▶ Problem:
Using the data that follows, return exactly the lines from the one that contains "translate([edge_mid, band_top - band_edge_r])" through the one that contains "bpy.context.scene.collection.objects.link(empty)", ends included.

---- Material provided

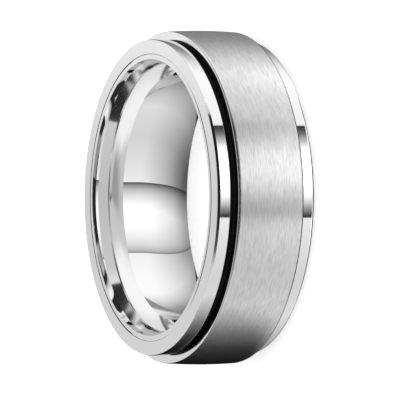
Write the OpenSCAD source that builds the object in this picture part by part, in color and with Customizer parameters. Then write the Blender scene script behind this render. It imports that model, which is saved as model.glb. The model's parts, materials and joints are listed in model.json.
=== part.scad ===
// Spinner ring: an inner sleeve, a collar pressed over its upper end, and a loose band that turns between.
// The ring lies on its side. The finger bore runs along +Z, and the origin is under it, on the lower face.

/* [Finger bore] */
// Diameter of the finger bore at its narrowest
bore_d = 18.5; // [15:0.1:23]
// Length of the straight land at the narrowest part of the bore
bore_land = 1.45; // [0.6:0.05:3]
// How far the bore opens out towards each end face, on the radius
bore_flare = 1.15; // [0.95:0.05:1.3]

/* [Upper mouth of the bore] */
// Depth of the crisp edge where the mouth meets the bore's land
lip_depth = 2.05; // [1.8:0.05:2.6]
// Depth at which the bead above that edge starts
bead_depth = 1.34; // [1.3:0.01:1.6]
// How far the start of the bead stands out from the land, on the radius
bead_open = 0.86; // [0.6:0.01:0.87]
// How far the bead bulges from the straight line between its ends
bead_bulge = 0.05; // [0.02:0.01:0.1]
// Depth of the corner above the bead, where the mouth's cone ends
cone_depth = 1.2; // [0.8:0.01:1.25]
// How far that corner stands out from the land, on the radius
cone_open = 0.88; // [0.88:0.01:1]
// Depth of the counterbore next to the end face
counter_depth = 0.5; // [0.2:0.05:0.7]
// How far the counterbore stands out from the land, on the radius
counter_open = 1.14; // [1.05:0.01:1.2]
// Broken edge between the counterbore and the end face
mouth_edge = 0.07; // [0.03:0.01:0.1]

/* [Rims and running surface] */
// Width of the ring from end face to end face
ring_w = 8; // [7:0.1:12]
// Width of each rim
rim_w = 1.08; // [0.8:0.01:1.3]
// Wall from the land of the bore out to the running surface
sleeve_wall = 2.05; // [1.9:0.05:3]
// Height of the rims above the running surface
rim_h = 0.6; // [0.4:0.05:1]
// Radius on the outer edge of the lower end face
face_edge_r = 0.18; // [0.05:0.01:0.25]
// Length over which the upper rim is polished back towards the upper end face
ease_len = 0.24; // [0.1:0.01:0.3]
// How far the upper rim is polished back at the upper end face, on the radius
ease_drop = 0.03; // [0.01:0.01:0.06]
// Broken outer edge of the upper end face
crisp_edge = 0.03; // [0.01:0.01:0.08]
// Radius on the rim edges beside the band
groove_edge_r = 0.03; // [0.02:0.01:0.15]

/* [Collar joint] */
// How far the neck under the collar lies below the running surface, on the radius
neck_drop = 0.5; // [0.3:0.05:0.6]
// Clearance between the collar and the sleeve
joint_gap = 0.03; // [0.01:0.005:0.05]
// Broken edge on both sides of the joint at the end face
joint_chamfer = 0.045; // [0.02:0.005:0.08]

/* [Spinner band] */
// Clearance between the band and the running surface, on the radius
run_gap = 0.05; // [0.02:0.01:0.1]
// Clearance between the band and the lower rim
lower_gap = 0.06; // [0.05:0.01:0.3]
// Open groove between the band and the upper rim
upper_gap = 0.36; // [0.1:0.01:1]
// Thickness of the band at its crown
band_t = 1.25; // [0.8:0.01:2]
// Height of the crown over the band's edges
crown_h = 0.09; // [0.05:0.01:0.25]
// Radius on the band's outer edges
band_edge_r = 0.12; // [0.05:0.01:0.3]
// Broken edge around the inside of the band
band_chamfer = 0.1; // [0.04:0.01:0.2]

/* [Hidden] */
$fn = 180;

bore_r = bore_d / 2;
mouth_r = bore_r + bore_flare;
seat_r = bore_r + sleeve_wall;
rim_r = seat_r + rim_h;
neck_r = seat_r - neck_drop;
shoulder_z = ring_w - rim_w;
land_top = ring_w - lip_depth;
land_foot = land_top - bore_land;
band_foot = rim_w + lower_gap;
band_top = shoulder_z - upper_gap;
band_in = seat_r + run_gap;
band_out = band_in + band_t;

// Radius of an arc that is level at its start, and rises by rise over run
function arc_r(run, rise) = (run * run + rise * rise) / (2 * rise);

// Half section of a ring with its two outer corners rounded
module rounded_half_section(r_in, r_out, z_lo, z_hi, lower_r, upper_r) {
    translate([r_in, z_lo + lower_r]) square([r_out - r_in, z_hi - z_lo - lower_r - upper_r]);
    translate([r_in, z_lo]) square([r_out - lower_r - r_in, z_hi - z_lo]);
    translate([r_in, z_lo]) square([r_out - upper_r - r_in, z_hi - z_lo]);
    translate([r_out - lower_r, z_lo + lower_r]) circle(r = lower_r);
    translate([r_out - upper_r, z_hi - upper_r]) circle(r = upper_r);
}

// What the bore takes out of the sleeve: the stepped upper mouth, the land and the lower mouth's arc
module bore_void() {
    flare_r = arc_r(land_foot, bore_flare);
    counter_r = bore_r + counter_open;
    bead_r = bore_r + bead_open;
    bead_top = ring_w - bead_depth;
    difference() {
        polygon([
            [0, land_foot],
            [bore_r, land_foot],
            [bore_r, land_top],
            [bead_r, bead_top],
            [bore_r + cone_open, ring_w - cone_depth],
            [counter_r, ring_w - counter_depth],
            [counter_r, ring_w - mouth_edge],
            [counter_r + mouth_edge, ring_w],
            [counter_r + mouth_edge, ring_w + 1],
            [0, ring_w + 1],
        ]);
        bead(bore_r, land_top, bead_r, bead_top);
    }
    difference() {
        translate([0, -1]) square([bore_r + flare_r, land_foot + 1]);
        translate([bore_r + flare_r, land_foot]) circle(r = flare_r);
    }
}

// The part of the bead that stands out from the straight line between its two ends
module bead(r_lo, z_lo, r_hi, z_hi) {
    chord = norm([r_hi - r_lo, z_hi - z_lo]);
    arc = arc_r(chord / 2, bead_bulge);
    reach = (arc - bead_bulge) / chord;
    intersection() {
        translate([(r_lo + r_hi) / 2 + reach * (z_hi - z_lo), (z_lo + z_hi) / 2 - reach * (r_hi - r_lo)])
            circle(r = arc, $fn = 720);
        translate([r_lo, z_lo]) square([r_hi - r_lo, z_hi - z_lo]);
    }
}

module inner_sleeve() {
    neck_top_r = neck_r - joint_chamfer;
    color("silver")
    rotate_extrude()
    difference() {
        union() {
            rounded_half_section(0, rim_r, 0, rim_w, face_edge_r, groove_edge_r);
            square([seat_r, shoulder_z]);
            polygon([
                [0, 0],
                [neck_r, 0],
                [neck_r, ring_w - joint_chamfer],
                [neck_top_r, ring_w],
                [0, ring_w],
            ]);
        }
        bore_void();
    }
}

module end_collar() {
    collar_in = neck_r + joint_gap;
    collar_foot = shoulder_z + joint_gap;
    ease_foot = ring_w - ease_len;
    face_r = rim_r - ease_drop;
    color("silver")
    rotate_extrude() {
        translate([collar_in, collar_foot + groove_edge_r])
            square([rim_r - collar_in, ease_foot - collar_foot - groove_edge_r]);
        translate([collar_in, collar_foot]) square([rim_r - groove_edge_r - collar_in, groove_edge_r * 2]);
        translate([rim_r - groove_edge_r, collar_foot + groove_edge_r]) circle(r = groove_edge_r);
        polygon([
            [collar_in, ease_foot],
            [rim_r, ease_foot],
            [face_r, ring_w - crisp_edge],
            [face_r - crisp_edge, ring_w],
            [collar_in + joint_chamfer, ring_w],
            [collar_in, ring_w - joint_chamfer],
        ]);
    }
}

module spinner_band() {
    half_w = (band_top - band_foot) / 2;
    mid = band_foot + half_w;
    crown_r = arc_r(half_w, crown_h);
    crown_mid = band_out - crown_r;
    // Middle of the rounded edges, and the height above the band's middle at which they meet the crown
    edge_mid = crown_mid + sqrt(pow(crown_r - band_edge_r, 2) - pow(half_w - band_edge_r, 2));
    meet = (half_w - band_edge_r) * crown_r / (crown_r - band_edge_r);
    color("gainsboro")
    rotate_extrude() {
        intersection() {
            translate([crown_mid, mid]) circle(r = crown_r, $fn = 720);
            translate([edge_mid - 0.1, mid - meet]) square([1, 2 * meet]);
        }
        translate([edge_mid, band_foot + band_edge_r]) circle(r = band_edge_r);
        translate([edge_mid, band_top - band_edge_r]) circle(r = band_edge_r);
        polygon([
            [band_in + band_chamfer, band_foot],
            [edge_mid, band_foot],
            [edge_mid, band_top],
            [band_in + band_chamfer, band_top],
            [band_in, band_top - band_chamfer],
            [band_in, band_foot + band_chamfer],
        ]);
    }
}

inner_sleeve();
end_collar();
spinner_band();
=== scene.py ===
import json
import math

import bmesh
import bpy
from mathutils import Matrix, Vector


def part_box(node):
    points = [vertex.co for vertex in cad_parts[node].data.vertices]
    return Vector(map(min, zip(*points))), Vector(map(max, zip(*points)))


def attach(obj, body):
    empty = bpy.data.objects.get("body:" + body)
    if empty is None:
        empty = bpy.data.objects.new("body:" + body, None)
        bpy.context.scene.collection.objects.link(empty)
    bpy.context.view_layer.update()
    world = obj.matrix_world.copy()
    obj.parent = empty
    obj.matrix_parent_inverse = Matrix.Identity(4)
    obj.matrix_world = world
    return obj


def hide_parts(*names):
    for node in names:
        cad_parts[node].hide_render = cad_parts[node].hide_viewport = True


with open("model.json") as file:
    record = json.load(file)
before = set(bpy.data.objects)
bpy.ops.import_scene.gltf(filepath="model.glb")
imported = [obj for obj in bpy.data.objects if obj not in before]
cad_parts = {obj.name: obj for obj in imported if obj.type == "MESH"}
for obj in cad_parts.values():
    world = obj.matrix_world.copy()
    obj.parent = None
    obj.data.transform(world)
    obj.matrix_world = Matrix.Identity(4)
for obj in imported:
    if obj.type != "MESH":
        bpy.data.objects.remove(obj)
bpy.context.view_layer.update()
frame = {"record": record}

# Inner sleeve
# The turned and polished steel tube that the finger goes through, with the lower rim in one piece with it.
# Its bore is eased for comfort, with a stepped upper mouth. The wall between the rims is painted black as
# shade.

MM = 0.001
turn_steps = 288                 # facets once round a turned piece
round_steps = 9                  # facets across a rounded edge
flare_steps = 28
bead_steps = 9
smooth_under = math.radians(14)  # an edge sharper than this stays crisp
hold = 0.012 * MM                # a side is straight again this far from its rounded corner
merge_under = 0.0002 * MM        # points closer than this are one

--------

▶ Answer below:
        translate([edge_mid, band_top - band_edge_r]) circle(r = band_edge_r);
        polygon([
            [band_in + band_chamfer, band_foot],
            [edge_mid, band_foot],
            [edge_mid, band_top],
            [band_in + band_chamfer, band_top],
            [band_in, band_top - band_chamfer],
            [band_in, band_foot + band_chamfer],
        ]);
    }
}

inner_sleeve();
end_collar();
spinner_band();
=== scene.py ===
import json
import math

import bmesh
import bpy
from mathutils import Matrix, Vector


def part_box(node):
    points = [vertex.co for vertex in cad_parts[node].data.vertices]
    return Vector(map(min, zip(*points))), Vector(map(max, zip(*points)))


def attach(obj, body):
    empty = bpy.data.objects.get("body:" + body)
    if empty is None:
        empty = bpy.data.objects.new("body:" + body, None)
        bpy.context.scene.collection.objects.link(empty)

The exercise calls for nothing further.